(Structured object records)
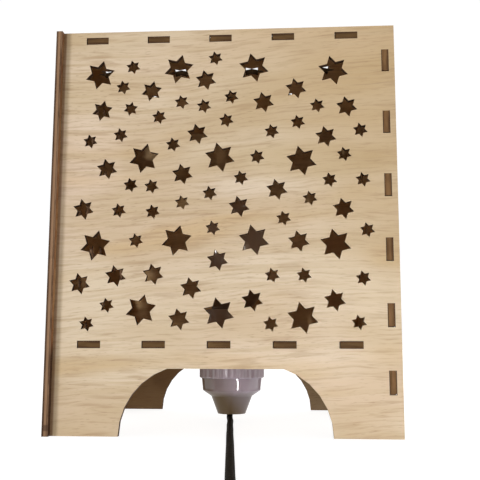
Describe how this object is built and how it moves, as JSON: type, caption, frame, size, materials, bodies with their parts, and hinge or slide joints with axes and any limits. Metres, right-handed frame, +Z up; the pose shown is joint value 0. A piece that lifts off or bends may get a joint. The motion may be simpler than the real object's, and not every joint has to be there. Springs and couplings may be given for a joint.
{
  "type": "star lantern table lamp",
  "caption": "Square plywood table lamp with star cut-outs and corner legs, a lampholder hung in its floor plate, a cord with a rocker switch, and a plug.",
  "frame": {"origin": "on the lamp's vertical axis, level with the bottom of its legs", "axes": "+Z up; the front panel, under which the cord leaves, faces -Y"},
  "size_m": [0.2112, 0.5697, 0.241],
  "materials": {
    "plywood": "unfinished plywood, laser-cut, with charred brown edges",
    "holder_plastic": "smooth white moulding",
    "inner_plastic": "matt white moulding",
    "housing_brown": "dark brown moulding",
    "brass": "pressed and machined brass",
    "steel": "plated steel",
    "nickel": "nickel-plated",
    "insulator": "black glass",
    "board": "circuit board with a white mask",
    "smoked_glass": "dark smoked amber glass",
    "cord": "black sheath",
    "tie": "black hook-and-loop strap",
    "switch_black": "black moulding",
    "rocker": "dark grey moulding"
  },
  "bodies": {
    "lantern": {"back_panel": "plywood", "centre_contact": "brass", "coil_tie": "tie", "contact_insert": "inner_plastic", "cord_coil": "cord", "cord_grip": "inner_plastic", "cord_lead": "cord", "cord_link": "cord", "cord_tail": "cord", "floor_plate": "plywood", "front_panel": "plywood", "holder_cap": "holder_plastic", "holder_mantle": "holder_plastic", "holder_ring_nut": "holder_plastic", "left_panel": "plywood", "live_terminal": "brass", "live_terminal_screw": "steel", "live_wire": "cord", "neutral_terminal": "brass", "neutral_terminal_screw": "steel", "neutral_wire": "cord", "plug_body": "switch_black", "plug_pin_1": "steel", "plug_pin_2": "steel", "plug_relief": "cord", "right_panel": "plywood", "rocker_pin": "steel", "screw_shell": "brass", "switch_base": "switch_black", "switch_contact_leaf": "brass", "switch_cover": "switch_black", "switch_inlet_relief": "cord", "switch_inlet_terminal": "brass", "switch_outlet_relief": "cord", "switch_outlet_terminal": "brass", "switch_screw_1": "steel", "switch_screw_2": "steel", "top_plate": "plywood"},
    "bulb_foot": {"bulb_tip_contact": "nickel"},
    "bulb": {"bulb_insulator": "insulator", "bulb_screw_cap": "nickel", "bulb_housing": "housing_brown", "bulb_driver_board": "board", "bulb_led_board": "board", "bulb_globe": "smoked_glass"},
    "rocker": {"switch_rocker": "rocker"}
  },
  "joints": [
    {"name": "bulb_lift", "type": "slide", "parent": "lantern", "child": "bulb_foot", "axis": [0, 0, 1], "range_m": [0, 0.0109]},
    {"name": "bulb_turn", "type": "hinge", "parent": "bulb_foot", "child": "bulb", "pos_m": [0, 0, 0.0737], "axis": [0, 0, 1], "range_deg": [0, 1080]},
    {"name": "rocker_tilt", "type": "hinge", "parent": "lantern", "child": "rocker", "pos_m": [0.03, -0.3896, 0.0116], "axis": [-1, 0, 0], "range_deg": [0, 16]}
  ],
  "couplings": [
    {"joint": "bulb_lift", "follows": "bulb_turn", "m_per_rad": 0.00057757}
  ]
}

...

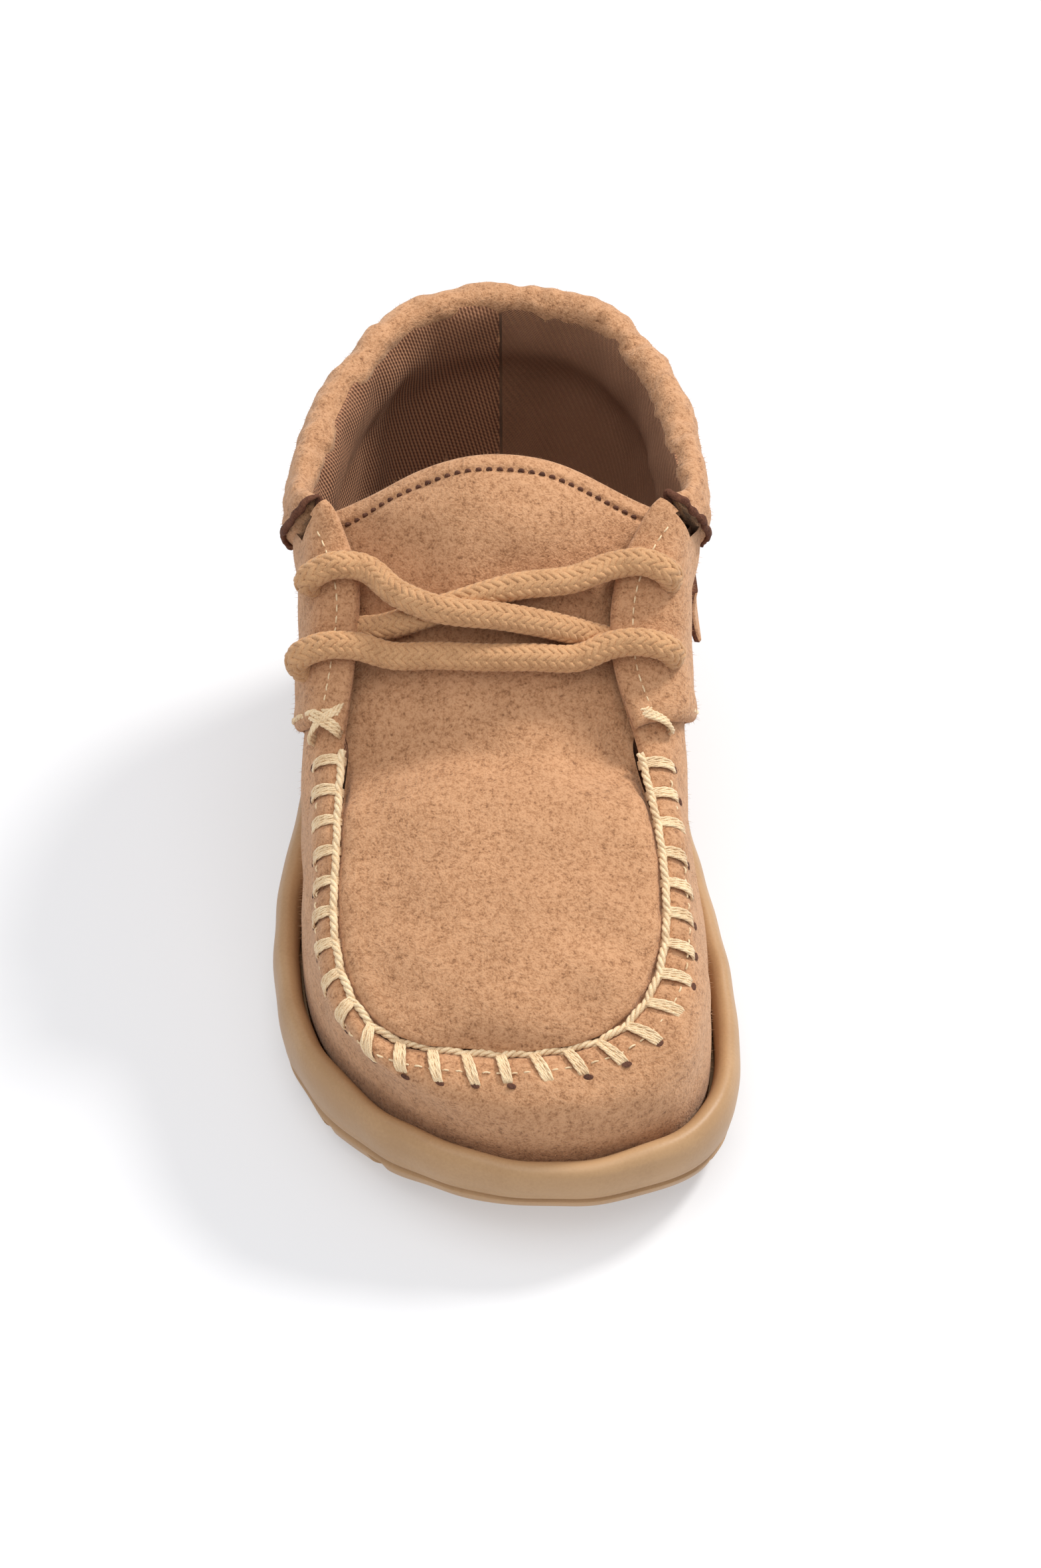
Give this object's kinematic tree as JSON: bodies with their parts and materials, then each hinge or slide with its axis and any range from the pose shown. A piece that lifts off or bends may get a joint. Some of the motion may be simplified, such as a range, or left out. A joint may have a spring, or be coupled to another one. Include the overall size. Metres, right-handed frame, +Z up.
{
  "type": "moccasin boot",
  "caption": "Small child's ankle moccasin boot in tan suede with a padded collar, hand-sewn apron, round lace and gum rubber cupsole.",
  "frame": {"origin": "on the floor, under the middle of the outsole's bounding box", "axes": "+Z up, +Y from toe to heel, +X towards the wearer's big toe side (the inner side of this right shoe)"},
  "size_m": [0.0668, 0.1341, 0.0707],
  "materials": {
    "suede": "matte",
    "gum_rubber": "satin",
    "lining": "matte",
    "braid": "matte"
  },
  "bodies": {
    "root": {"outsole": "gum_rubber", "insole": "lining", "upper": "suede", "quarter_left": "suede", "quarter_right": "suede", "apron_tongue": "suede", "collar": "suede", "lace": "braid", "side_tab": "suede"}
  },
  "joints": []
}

==

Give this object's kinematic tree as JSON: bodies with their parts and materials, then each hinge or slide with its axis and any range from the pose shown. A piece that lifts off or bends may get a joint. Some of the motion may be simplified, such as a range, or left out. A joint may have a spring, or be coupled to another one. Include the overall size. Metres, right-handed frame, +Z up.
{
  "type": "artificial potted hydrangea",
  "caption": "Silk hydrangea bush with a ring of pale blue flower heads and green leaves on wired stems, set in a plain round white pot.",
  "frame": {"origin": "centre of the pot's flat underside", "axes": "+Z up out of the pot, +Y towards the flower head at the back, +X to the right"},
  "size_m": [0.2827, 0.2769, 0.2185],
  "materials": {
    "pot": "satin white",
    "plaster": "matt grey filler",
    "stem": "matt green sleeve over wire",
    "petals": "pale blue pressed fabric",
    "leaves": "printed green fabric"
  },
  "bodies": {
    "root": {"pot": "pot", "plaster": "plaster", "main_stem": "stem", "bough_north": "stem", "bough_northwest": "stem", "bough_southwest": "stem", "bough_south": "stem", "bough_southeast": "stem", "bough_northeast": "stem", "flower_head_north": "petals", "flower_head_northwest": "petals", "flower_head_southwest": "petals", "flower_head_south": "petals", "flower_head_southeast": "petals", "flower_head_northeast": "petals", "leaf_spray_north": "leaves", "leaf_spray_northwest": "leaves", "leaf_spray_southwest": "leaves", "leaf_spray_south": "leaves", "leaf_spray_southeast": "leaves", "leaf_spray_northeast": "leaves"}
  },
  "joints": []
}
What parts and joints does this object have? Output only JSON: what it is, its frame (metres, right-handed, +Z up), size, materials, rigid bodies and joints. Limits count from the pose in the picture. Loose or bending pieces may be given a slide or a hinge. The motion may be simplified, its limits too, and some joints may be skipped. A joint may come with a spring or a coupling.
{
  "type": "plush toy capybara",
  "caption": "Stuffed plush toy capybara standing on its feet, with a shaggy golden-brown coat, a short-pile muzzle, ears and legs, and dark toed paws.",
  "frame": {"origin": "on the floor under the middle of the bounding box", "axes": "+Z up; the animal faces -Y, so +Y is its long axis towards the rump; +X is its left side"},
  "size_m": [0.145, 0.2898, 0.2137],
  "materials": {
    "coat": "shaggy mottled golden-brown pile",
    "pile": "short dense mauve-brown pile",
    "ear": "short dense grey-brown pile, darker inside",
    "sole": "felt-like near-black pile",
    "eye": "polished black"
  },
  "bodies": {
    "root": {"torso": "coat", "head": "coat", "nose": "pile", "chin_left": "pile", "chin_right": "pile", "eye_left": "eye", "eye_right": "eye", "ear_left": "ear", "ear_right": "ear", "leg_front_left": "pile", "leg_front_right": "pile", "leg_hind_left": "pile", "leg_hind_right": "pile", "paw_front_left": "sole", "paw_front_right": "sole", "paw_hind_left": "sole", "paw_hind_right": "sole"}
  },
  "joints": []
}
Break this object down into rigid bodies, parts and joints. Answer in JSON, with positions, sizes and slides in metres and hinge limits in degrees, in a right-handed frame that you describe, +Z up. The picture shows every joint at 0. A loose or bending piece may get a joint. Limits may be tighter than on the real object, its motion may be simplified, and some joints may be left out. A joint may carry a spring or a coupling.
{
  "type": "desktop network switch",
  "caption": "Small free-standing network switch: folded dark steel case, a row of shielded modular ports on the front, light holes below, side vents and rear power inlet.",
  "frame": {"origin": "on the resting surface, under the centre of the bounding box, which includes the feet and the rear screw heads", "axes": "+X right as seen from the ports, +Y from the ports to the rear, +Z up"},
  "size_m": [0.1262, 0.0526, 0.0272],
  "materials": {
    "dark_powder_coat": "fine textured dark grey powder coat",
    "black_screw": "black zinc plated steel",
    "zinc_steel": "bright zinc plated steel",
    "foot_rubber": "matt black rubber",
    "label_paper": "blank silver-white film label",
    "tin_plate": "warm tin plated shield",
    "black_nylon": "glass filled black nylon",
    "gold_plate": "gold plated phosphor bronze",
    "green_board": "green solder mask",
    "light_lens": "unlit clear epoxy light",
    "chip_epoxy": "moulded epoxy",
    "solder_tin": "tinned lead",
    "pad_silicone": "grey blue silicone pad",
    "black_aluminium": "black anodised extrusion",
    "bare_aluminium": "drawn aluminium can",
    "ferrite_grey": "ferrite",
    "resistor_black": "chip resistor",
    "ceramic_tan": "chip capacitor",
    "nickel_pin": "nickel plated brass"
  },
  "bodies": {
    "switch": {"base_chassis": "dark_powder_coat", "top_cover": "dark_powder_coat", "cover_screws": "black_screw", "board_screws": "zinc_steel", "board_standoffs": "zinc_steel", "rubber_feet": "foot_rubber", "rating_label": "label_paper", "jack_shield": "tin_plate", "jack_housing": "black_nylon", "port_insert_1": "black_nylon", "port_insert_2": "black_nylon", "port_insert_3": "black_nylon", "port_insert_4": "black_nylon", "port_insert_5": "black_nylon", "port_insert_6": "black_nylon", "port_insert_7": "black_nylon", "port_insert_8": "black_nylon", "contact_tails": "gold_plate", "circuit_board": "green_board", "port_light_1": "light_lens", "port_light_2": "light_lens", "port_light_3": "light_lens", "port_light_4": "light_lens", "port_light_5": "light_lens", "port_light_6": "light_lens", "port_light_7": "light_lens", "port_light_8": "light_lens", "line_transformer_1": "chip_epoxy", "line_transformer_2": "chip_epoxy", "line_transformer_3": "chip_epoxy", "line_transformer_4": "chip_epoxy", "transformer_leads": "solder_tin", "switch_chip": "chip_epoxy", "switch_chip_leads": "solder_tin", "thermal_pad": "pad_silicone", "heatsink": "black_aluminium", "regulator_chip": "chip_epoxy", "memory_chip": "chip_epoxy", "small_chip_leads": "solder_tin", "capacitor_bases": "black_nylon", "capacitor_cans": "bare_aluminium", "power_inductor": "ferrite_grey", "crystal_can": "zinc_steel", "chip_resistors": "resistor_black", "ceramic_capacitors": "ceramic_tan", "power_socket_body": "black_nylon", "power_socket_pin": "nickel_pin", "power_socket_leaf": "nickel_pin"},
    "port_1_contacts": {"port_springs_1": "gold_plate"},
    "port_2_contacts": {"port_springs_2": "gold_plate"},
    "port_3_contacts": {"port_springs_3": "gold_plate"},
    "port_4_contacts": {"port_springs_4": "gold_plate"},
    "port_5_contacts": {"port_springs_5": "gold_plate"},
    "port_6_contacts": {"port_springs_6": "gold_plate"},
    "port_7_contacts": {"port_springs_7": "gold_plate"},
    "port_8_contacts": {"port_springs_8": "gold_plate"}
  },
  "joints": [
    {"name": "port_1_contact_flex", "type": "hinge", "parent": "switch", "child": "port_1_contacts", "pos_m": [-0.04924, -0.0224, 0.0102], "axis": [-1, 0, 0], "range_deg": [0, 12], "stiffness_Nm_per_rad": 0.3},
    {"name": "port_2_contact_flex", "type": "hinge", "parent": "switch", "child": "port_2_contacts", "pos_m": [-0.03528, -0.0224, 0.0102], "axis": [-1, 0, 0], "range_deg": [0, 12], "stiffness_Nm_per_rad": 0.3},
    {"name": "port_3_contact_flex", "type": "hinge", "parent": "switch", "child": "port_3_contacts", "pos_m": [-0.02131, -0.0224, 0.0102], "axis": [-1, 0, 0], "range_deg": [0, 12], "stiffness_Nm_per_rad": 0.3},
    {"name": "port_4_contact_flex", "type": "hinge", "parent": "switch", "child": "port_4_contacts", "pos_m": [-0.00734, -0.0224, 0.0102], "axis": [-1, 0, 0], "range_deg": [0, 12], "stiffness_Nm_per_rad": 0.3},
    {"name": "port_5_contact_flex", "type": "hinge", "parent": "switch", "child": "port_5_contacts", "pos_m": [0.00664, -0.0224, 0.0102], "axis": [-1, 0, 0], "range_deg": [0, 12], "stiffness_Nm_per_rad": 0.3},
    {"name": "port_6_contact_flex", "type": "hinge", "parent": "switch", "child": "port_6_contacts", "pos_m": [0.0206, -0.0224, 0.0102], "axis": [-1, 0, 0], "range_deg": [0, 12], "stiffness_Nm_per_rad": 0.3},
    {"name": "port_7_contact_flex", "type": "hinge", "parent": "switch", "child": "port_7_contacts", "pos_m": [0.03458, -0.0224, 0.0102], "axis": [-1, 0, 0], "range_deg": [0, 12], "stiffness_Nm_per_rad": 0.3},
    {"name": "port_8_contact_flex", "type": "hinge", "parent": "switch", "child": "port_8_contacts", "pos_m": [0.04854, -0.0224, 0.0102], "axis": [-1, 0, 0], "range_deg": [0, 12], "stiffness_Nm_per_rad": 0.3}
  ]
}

→ **Given problem**:
Count the lines that hold the string "rigid", and reply with that number alone.

→ **Finished task**:
2